Global Corporate Citizens, an eight-country survey of companies with revenue of over €100 million, found that 63 per cent have tried to quantify the financial contribution of CSR, compared with only 23 per cent in the 2010 edition of the study. This, coupled with the decline in confidence, indicates a lack of reliable reporting solutions that can deliver accurate data, IDC says.

The survey found that 21 percent of CFOs have environmental tracking and measuring functionality embedded directly in their enterprise system, while some rely on third-party product integration. But 38 percent are unable to track corporate social responsibility measures at all.

The results are based on 409 phone interviews and web survey responses with companies in the US, UK, France, Germany, Denmark, Sweden, Norway and Poland. IFS, a developer of ERP systems, sponsored the study.

IDC says that accurate and reliable corporate social responsibility data will become increasingly important as a competitive factor for global companies, as companies are pressured to document their CSR activities and integrate sustainability and financial reporting.

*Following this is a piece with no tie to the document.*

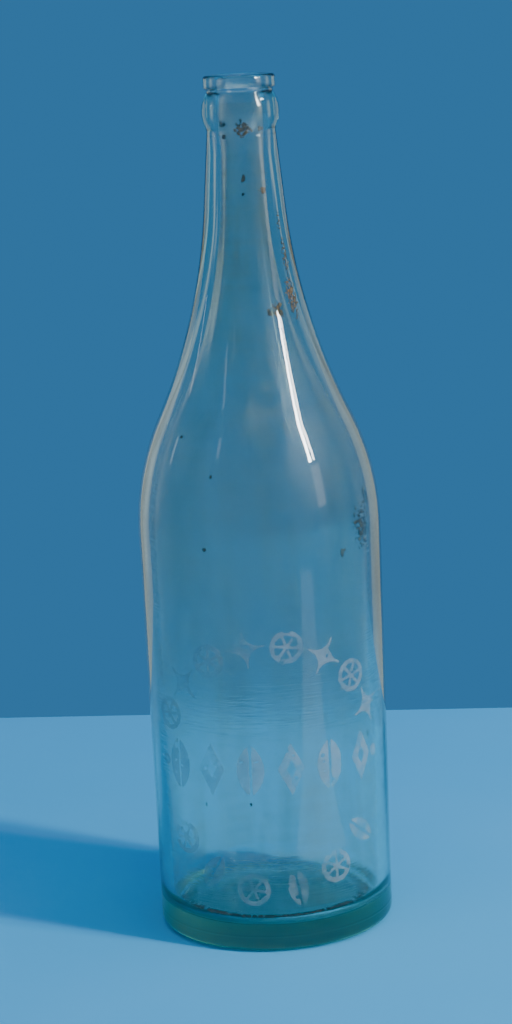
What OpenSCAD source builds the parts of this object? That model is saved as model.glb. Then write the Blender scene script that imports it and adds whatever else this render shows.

This development is driving the interest among companies in CSR tracking tools embedded in enterprise software. Some 61 percent of the surveyed companies stated a strong interest in embedded enterprise software to track and measure the company’s impact on the environment. Comparing these results to the 2010 IDC survey on the same topic reveals “a growing interest in this type of functionality as pressure for more accurate data increases,” IDC says.

A report released earlier this week by Harvard University’s Initiative for Responsible Investment said that the disclosure of corporate sustainability data should be mandated, because such information is necessary for investors to make fully informed decisions.

According to On Materiality and Sustainability: The Value of Disclosure in the Capital Markets, sustainability data can help diminish financial risks and improve investment opportunities. It can also reduce distrust in capital markets, cut excess speculation and short-termism, and help prevent financial crises, the paper said.